Crucified with Christ—free from sin’s mastery and the Law’s authority.

Good morning. Today’s Bible verse is Romans 6:6: “…knowing this, that our old man was crucified with Him, that the body of sin might be done away with, that we should no longer be slaves of sin.”

Before Paul ever speaks of the struggle within (Romans 7) or the power of the Spirit (Romans 8), he begins with a truth we must know—not feel, not guess, not hope for, but know.

Your old man was crucified with Christ.

This is not a process.
This is not a spiritual goal.
This is not something you work toward.

It is a completed fact of your identity in Christ.

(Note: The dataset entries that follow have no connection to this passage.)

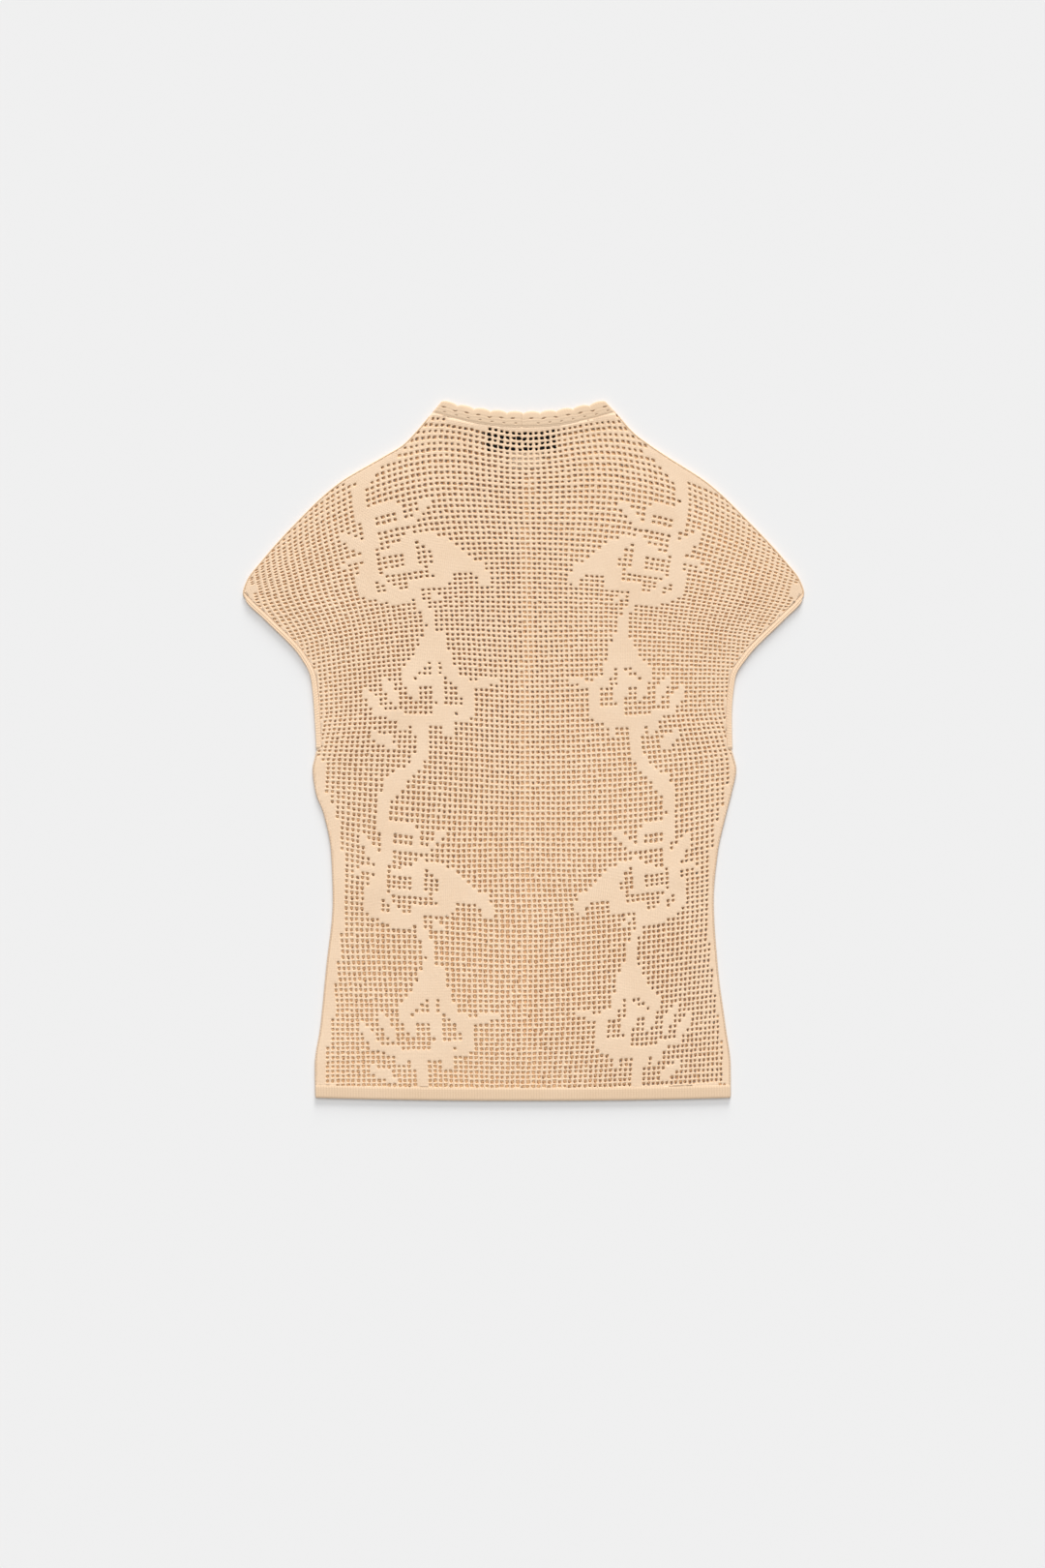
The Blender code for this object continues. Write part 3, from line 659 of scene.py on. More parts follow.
def net_piece(name, grid, first_row, last_row, look, place_z, material, nodes, shoulder):
    """A stretch of net as one closed skin. A hole's ring is the cell's frame drawn towards its middle by the
    hole's reach, and the shoulder ring, if asked for, lies between the two. look says how open a cell is."""
    column, row, across, height, beyond = grid
    frame_points, middle = cell_numbers(column.shape)
    x, h = across.ravel()[frame_points], height.ravel()[frame_points]
    area = 0.5 * (x * np.roll(h, -1, -1) - np.roll(x, -1, -1) * h).sum(-1)
    outside = beyond.ravel()[frame_points].all(-1)
    columns_of, rows_of = column.ravel()[middle], row.ravel()[middle]
    live = (area > SLIVER * FULL_CELL) & ~outside & (rows_of >= first_row) & (rows_of <= last_row)
    openness = look(columns_of, rows_of, x.mean(-1), h.mean(-1), area)
    size, shift_x, shift_h, wide, tall, wobble = openness

    underside, half = place_z(across.ravel(), height.ravel())
    middle_z = underside + half
    total = column.size
    upper = np.stack([across.ravel(), height.ravel(), middle_z + half], axis=1)
    lower = np.stack([across.ravel(), height.ravel(), middle_z - half], axis=1)
    uv = np.stack([column.ravel(), row.ravel()], axis=1)
    point_lists, uv_lists = [upper, lower], [uv, uv]
    depth_lists = [np.zeros(total), np.full(total, UNDERSIDE_PAINTED_SHADE)]
    faces = []

    is_open = live & (size > 0)
    f = frame_points[is_open]
    centre = middle[is_open]
    corner_share = np.where(np.arange(ROUND) % 2 == 0, CORNER_PULL, 1.0)
    reach = (size[is_open][:, None] * corner_share * (1 + wobble[is_open]))[..., None]
    around = upper[f] - upper[centre][:, None]
    moved = np.stack([shift_x[is_open], shift_h[is_open], np.zeros(len(f))], axis=1)[:, None]
    mid = middle_z[f]
    aspect = np.stack([wide[is_open], tall[is_open], np.ones(len(f))], axis=1)[:, None]
    rim = upper[centre][:, None] + around * reach * aspect + moved
    rim[..., 2] = mid
    rim_id = 2 * total + np.arange(ROUND * len(f)).reshape(-1, ROUND)
    point_lists.append(rim.reshape(-1, 3))
    uv_rim = uv[centre][:, None] + (uv[f] - uv[centre][:, None]) * reach
    uv_lists.append(uv_rim.reshape(-1, 2))
    depth_lists.append(np.full(ROUND * len(f), HOLE_RIM_PAINTED_SHADE))
    nxt = np.roll(np.arange(ROUND), -1)
    if shoulder:
        ring = BAR_SHARE * upper[f] + HOLE_SHARE * rim
        ring[..., 2] = mid + BAR_ROUND * half[f]
        ring_id = rim_id + rim_id.size
        point_lists.append(ring.reshape(-1, 3))
        uv_lists.append((BAR_SHARE * uv[f] + HOLE_SHARE * uv_rim).reshape(-1, 2))
        depth_lists.append(np.full(ROUND * len(f), BAR_SHOULDER_PAINTED_SHADE))
        faces.append(np.stack([f, f[:, nxt], ring_id[:, nxt], ring_id], axis=-1))
        faces.append(np.stack([ring_id, ring_id[:, nxt], rim_id[:, nxt], rim_id], axis=-1))
    else:
        faces.append(np.stack([f, f[:, nxt], rim_id[:, nxt], rim_id], axis=-1))
    faces.append(np.stack([rim_id, rim_id[:, nxt], total + f[:, nxt], total + f], axis=-1))

    is_shut = live & ~is_open
    f, centre = frame_points[is_shut], middle[is_shut]
    hub = np.repeat(centre[:, None], ROUND, axis=1)
    faces.append(np.stack([f, f[:, nxt], hub, hub], axis=-1))
    faces.append(np.stack([total + f[:, nxt], total + f, total + hub, total + hub], axis=-1))

    walls = outer_walls(frame_points, live, total)
    every_face = np.vstack([part.reshape(-1, 4) for part in faces] + [walls])
    every_point = np.vstack(point_lists)
    on_join = ((row == first_row - 0.5) | (row == last_row + 0.5)).ravel()
    facing = np.zeros(every_point.shape)
    facing[:total, 2] = on_join
    facing[total:2 * total, 2] = -1.0 * on_join
    piece = mesh_piece(name, every_point, every_face, np.vstack(uv_lists), np.concatenate(depth_lists),
                       material, nodes, len(walls), facing)
    return piece, float(area[live].sum()) * MM ** 2, int(is_open.sum())


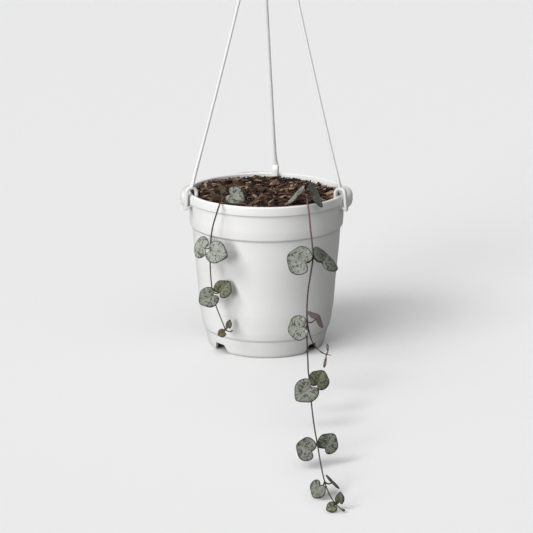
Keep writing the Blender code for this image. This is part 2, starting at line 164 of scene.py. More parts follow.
def rounded(corners, per_corner=5):
    """Swap each inner corner of an outline for a small arc of its own rounding."""
    result = [corners[0][:2]]
    for before, here, after in zip(corners, corners[1:], corners[2:]):
        point = Vector(here[:2])
        back = Vector(before[:2]) - point
        ahead = Vector(after[:2]) - point
        turn = math.pi - back.angle(ahead)
        reach = min(here[2] * math.tan(turn / 2), back.length * 0.45, ahead.length * 0.45)
        start = point + back.normalized() * reach
        end = point + ahead.normalized() * reach
        for index in range(per_corner + 1):
            t = index / per_corner
            result.append(tuple(start * (1 - t) ** 2 + point * 2 * t * (1 - t) + end * t ** 2))
    return result + [corners[-1][:2]]


def spun(outline, steps):
    """Spin an outline of (radius, height) millimetres about the pot's axis into a bmesh.

    It is laid ring by ring, so its verts and faces come in the same order every time.
    """
    form = bmesh.new()
    rings = []
    for radius, height in outline:
        turns = [math.tau * index / steps for index in range(steps if radius > 0 else 1)]
        rings.append([form.verts.new(Vector((radius * math.cos(turn), radius * math.sin(turn), height)) * MM)
                      for turn in turns])
    for first, second in zip(rings, rings[1:]):
        for index in range(steps):
            after = (index + 1) % steps
            corners = (first[index % len(first)], second[index % len(second)],
                       second[after % len(second)], first[after % len(first)])
            form.faces.new(tuple(dict.fromkeys(corners)))
    return form


def turned(name, outline, steps, material=None):
    """A closed outline spun about the pot's axis, as an object."""
    form = spun(outline, steps)
    bmesh.ops.recalc_face_normals(form, faces=form.faces)
    return piece_from(name, form, material)


def piece_from(name, form, material=None):
    """An object made from a bmesh, in the scene and with its finish on."""
    mesh = bpy.data.meshes.new(name)
    form.to_mesh(mesh)
    form.free()
    piece = bpy.data.objects.new(name, mesh)
    bpy.context.scene.collection.objects.link(piece)
    mesh.materials.append(material or WHITE)
    return piece


def cut_or_join(piece, tool, operation):
    """Boolean a throwaway tool into a piece and remove the tool."""
    step = piece.modifiers.new(operation.lower(), "BOOLEAN")
    step.operation = operation
    step.solver = "EXACT"
    step.object = tool
    settle(piece)
    bpy.data.objects.remove(tool)


def settle(piece):
    """Turn a piece's live modifiers into plain mesh."""
    graph = bpy.context.evaluated_depsgraph_get()
    made = bpy.data.meshes.new_from_object(piece.evaluated_get(graph))
    old = piece.data
    piece.modifiers.clear()
    piece.data = made
    bpy.data.meshes.remove(old)
    made.name = piece.name


def set_down(piece, slot, *nodes, angle=35.0):
    """Move a finished piece from the pot's axis to its place and tie it to the frame."""
    piece.data.transform(Matrix.Translation(POT_AXIS))
    piece.data.shade_smooth()
    piece.data.set_sharp_from_angle(angle=math.radians(angle))
    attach(piece, "root")
    if nodes:
        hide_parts(*nodes)


def around(angle, radius, height):
    """A point at an angle from the front towards the right, millimetres."""
    turn = math.radians(angle)
    return Vector((math.sin(turn) * radius, -math.cos(turn) * radius, height))


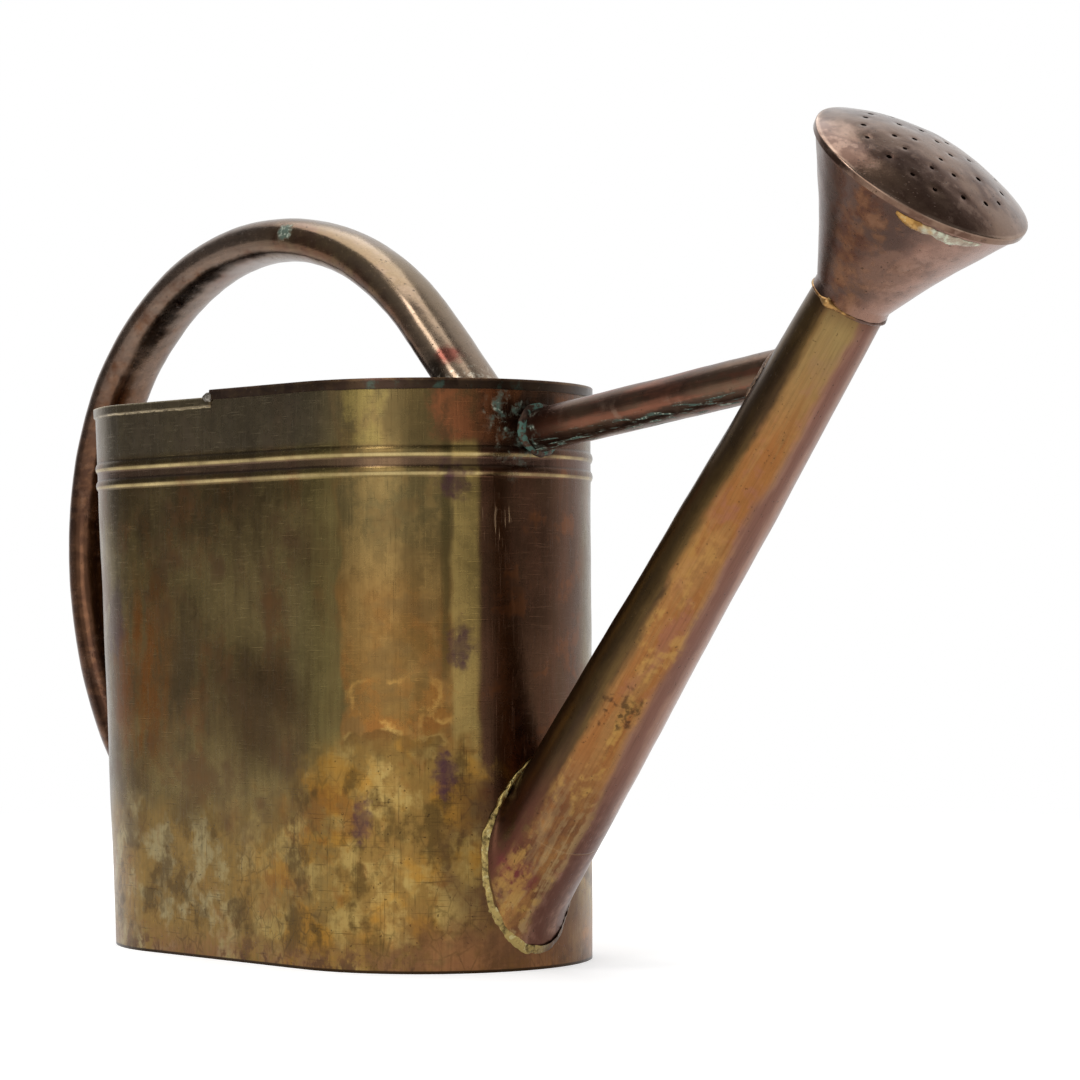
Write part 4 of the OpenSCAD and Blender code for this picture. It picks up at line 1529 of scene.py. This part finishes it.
def brassy_near_side(m):
    """The root's run is brassy on the near side and brown on the other."""
    m.coat((m.y + (m.cloud(6, 98, 3.0) - 0.5) * 10).between(-6, 6), "665243")


# %% The seven kinds of solder
root_solder_metal = solder_finish("solder_root_brassy", "a08a52", "4a3b20", "c4b57c", 0.06, 0.3, 110,
                                  brassy_near_side)
verdigris_solder = solder_finish("solder_brace_green", "4b372b", "2f231c", VERDIGRIS, 0.16, 0.5, 111)
brace_solder = solder_finish("solder_brace_brown", "8d7460", "5a4234", "b09a88", 0.1, 0.42, 112)
handle_solder = solder_finish("solder_handle_grey", "b3a48e", "4d3d31", "d6cfbf", 0.2, 0.3, 113)
golden_solder = solder_finish("solder_rose_golden", "a87f4a", "6b4a2c", "b79a66", 0.06, 0.36, 114,
                              fades_to_mauve)
rim_solder_metal = solder_finish("solder_rim_golden", "b58b4e", "85602f", "c8aa70", 0.08, 0.38, 115,
                                 golden_then_pale)
grey_solder = solder_finish("solder_cover_grey", "6e675e", "3b332c", "a39c90", 0.1, 0.5, 116)
print("solder finishes made")

# %% [markdown]
# ## Hang every piece on the frame
# The can has no moving joints, so all pieces ride on one body. Each piece stands for the
# construction node of the same part, and takes its material slot.

# %% Ride, replace and slot
pieces = [
    (wall, "body_wall", "body_brass", body_brass),
    (base, "base_plate", "base_brass", base_brass),
    (cover, "front_cover", "cover_copper", cover_copper),
    (handle, "handle_tube", "handle_copper", handle_copper),
    (spout, "spout_tube", "spout_brass", spout_brass),
    (brace, "brace_tube", "brace_copper", brace_copper),
    (cone, "rose_cone", "rose_copper", rose_copper),
    (face, "rose_face", "rose_face_copper", rose_face_copper),
    (root_solder, "spout_root_solder", "root_solder", root_solder_metal),
    (brace_body_solder, "brace_body_solder", "verdigris_solder", verdigris_solder),
    (brace_spout_solder, "brace_spout_solder", "brace_solder", brace_solder),
    (handle_front_solder, "handle_front_solder", "handle_solder", handle_solder),
    (handle_back_solder, "handle_back_solder", "handle_solder", handle_solder),
    (neck_solder, "rose_neck_solder", "golden_solder", golden_solder),
    (rim_solder, "rose_rim_solder", "golden_solder", rim_solder_metal),
    (cover_solder, "cover_solder", "grey_solder", grey_solder),
]
for piece, node, slot, material in pieces:
    piece.data.materials.clear()
    piece.data.materials.append(material)
    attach(piece, "root")
    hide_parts(node)
total = sum(len(p.data.loops) - 2 * len(p.data.polygons) for p, _, _, _ in pieces)
print(len(pieces), "pieces with about", total, "triangles")

# %% [markdown]
# ## Studio
# The can stands on a pale floor in a white sweep. The room is white behind the can and darker on the
# camera's side, apart from a tall light screen, and that is what gives the metal its long bright and
# dark bands. A soft lamp overhead, a little to the left, gives the small bright edges and the faint
# shadow on the floor.

# %% Floor
FLOOR_RADIUS = 9.0
WHITE = (1, 1, 1, 1)


def floor_finish():
    """Near the can the floor is painted and takes the shadow, and further out it glows evenly."""
    m = Finish("studio_floor")
    seen = m.node("LightPath", out="Is Camera Ray").highest(
        m.node("LightPath", out="Is Glossy Ray"), m.node("LightPath", out="Is Transmission Ray"))
    far = m.length(m.place).between(0.6, 1.3)
    paint = m.node("BsdfDiffuse", {}, {"Color": (0.82, 0.82, 0.82, 1)})
    glow = m.node("Emission", {}, {"Color": WHITE, "Strength": seen * 0.44})
    near_shader = m.node("AddShader", {}, {0: paint, 1: glow})
    sweep = m.node("Emission", {}, {"Color": WHITE, "Strength": seen * 0.5 + 0.5})
    return m.surface(m.node("MixShader", {}, {0: far, 1: near_shader, 2: sweep}))


def disc(name, radius, count=96):
    angles = [2 * math.pi * i / count for i in range(count)]
    mesh = bpy.data.meshes.new(name)
    rim = [(radius * math.cos(a), radius * math.sin(a), 0) for a in angles]
    mesh.from_pydata(rim, [], [tuple(range(count))])
    made = bpy.data.objects.new(name, mesh)
    bpy.context.scene.collection.objects.link(made)
    return made


floor = disc("floor", FLOOR_RADIUS)
floor.data.materials.append(floor_finish())

# %% World


def polar(azimuth, distance=1, height=0):
    """A place at this azimuth in degrees from +X, this far out and this high."""
    a = math.radians(azimuth)
    return (distance * math.cos(a), distance * math.sin(a), height)


def white_room():
    """White behind the can, a light screen beside the camera, and a dim room between them."""
    world = bpy.data.worlds.new("studio")
    bpy.context.scene.world = world
    world.use_nodes = True
    tree = world.node_tree
    tree.nodes.clear()
    helper = Finish.__new__(Finish)
    helper.tree = tree
    way = helper.node("TexCoord", out="Generated")
    height = helper.node("SeparateXYZ", {}, {0: way}, out="Z")

    def towards(azimuth):
        return helper.dot(way, polar(azimuth))

    backdrop = towards(122).between(0.3, 0.55) * height.between(0.97, 0.7)
    screen = towards(-68).between(0.55, 0.8) * height.between(0.85, 0.5)
    room = backdrop * 0.8 + screen * 0.46 + 0.2
    is_camera = helper.node("LightPath", out="Is Camera Ray")
    seen = helper.node("LightPath", out="Is Glossy Ray").highest(
        helper.node("LightPath", out="Is Transmission Ray"))
    level = is_camera.highest(seen * room).highest((1 - seen) * 0.55)
    shade = helper.node("Background", {}, {"Color": WHITE, "Strength": level})
    output = tree.nodes.new("ShaderNodeOutputWorld")
    tree.links.new(shade.socket, output.inputs["Surface"])


white_room()

# %% Lamps


def soft_lamp(name, place, width, height, power):
    """A rectangle of light that faces the can and isn't seen itself."""
    light = bpy.data.lights.new(name, "AREA")
    light.shape = "RECTANGLE"
    light.size, light.size_y, light.energy = width, height, power
    lamp = bpy.data.objects.new(name, light)
    lamp.location = place
    lamp.rotation_mode = "QUATERNION"
    lamp.rotation_quaternion = (Vector(MIDDLE) - Vector(place)).to_track_quat("-Z", "Y")
    lamp.visible_camera = False
    bpy.context.scene.collection.objects.link(lamp)


MIDDLE = (0.06, 0, 0.2)
soft_lamp("screen_softbox", polar(-72, 2.8, 1.0), 1.5, 1.8, 12)
soft_lamp("top_softbox", (-0.5, 0.2, 2.2), 1.7, 2.0, 26)
soft_lamp("high_strip", polar(-84, 1.5, 2.1), 0.5, 1.0, 10)
print("floor, room and three lamps")

# %% [markdown]
# ## Camera
# The camera stands low, in front of the near corner on the spout's side, with a long lens, and looks
# very slightly upwards.

# %% Camera
CAMERA_PLACE = (1.2785, -1.0636, 0.1591)
CAMERA_TURN = math.radians(50.24 - 3.494)
CAMERA_PITCH, CAMERA_ROLL = math.radians(1.475), math.radians(-0.186)
LENS, SENSOR = 111.27, 36.0
NEAREST, FURTHEST = 0.05, 50


def place_camera():
    """Turned from +Y about the vertical, then pitched up, then rolled."""
    flat = math.cos(CAMERA_PITCH)
    ahead = Vector((-math.sin(CAMERA_TURN) * flat, math.cos(CAMERA_TURN) * flat, math.sin(CAMERA_PITCH)))
    level = Vector((math.cos(CAMERA_TURN), math.sin(CAMERA_TURN), 0))
    above = level.cross(ahead)
    right = level * math.cos(CAMERA_ROLL) + above * math.sin(CAMERA_ROLL)
    up = above * math.cos(CAMERA_ROLL) - level * math.sin(CAMERA_ROLL)
    data = bpy.data.cameras.new("camera")
    data.lens, data.sensor_width = LENS, SENSOR
    data.clip_start, data.clip_end = NEAREST, FURTHEST
    camera = bpy.data.objects.new("camera", data)
    camera.matrix_world = Matrix((right, up, -ahead)).transposed().to_4x4()
    camera.location = CAMERA_PLACE
    bpy.context.scene.collection.objects.link(camera)
    bpy.context.scene.camera = camera


place_camera()
bpy.context.scene.view_settings.view_transform = "Standard"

When Jesus Christ died, God included you in that death. The “old man”—your Adamic identity, your former self under sin’s authority—was crucified with Him. Not reformed. Not improved. Not rehabilitated. Crucified.

Why?

So that “the body of sin might be done away with,” meaning its authority over you has been broken.
Not removed, but rendered powerless as a master.
You are no longer a slave.

Religion tries to manage sin through rituals, guilt, fear, and self-effort. But none of these can silence the flesh or lift the burden of guilt. Religion may restrain behavior, but it cannot crucify the old man.

Only the cross can do that.

Dear brothers and sisters, this is why Paul anchors us in identity before he ever addresses behavior. You do not fight sin to become free. You fight sin because you are free. You are not trying to put the old man to death—God already did that at the cross.

And because you died with Christ, you also rose with Him.

Paul says in Colossians 3:1–4 that if you were raised with Christ—and you were—then your life is now hidden with Christ in God. Your identity is no longer rooted in the old man, but in the risen Christ.

This means:
You can say no to sin.
You can walk in newness of life.
You can set your mind on things above.
You can live from your new identity, not your old patterns.

Not because you are strong, but because you are new.

This is where the Christian life under grace begins. Before we talk about the struggle (Day 8), the reckoning (Day 7), or the Spirit’s power (Day 10), we must stand firmly on this truth:

Your old man was crucified with Christ, and sin no longer has dominion over you.

The New King James Version (Nashville: Thomas Nelson, 1982), Ro 6:6.

Meditation:
My old man was crucified with Christ — sin is no longer my master.

Reflection Question:
Where do you still live as though sin has authority over you, even though God says it does not?